Ароньевич долго смотрит на меня и просит рассказать, что случилось, и я подробно описываю ситуацию и кричу, что это белая горячка. Ароньевич мотает головой, вызывает санитаров для новой дозы и тихо шепчет, что это не белая горячка, нет, это не белая горячка.
Я научился своим поведением не вызывать вязки, и мне ставят уколы как всем в кабинете. Одна медсестра, широкая и улыбчивая Маша, колет больно и неточно, прокалывая вены, а гестаповка Ирина Викторовна никогда не промахивается, делая одно точное движение.
Ирина Викторовна говорит на повышенных тонах, всегда заставит любого прийти на укол. Она не сообщает об инцидентах докторам, а все решает сама методом железной воли, а Маша вечно бегает в докторскую по каждому поводу и без повода.
Перед уколом долго накачиваешь вену, сестра смотрит, сколько в меня вливать галоперидола, а после укола держишь ватку со спиртом на месте ранки.
Когда уколы делаются только в одну руку, то образуются гематомы.

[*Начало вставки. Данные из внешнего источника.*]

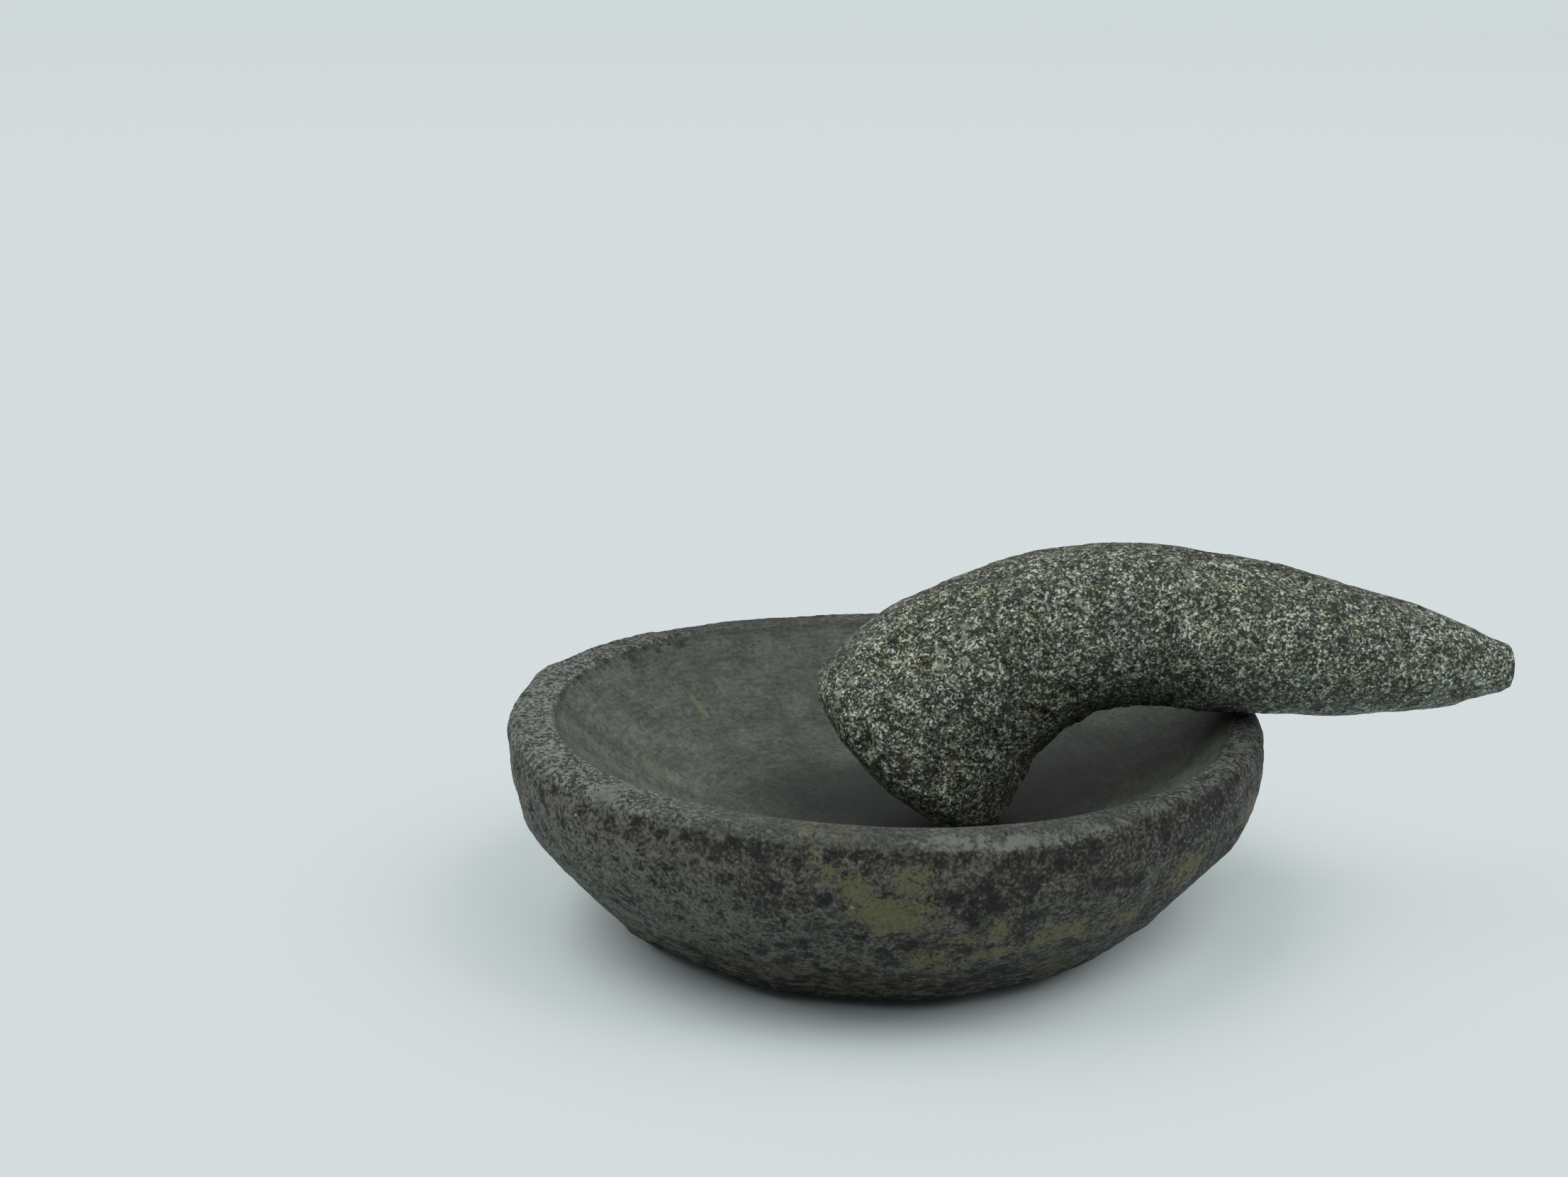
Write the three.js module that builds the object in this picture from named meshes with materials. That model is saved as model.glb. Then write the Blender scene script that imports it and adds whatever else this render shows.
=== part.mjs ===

Чтобы они рассосались, на время колют в другую.
У нас был однорукий. Он говорил сестрам, чтобы они были поаккуратнее, иначе ему придется ампутировать вторую руку, и он не сможет ни жить, ни есть.
Так случилось, что я, работая писателем инструкций в банке, еще перебиваюсь литературным трудом, но не высокими поэтическими формами или прозой для толстых журналов, а короткими анекдотическими историями, которые так любит простой народ.
В день я пишу три рассказа по две страницы каждый, так что получается пятьдесят долларов в сутки или штука в месяц. Вычитая отсюда задержки журналов по оплате и прибавляя оклад на постоянной работе, получается две штуки, что позволяет жить вдвоем с женой если не шикарно, то и не впроголодь и иметь простенький автомобиль.
В последнее время друзья и журналы носили меня на руках. Они кричали: «Второй Аверченко, Хармс», – и требовали новых историй, а я, нащупав свой стиль, радостно лабал килотонны печатной продукции и верил в светлое завтра.
Все умываются утром и вечером холодной водой, потому что горячей воды нету. Я тру лицо, чищу зубы, намыливаю ноги и смываю в одной и той же раковине. Бриться мне пока не дают, потому что я буйный.
Теплая ванна бывает один раз в неделю. Тогда все занимают очередь и выстраиваются хвостом. К ванне полагается одно тупое лезвие на всех, которое используется под присмотром санитарки, и одни ножницы для стрижки ногтей, как на руках, так и на ногах. Если кто-то не может самостоятельно состричь ногти на ногах, а такое из-за особенностей течения душевных болезней бывает, то ему помогают товарищи.
В банный день приезжает парикмахерша и стрижет, кого успеет. Так как денег она не берет, то стрижет того, кого захочет: болезных, юродивых, малоходячих, находящихся на длинном сроке. Они все любят парикмахершу. Носят ей конфеты и бананы. Она красивая, пахнет духами и настоящей женщиной, а не медициной, как санитарки.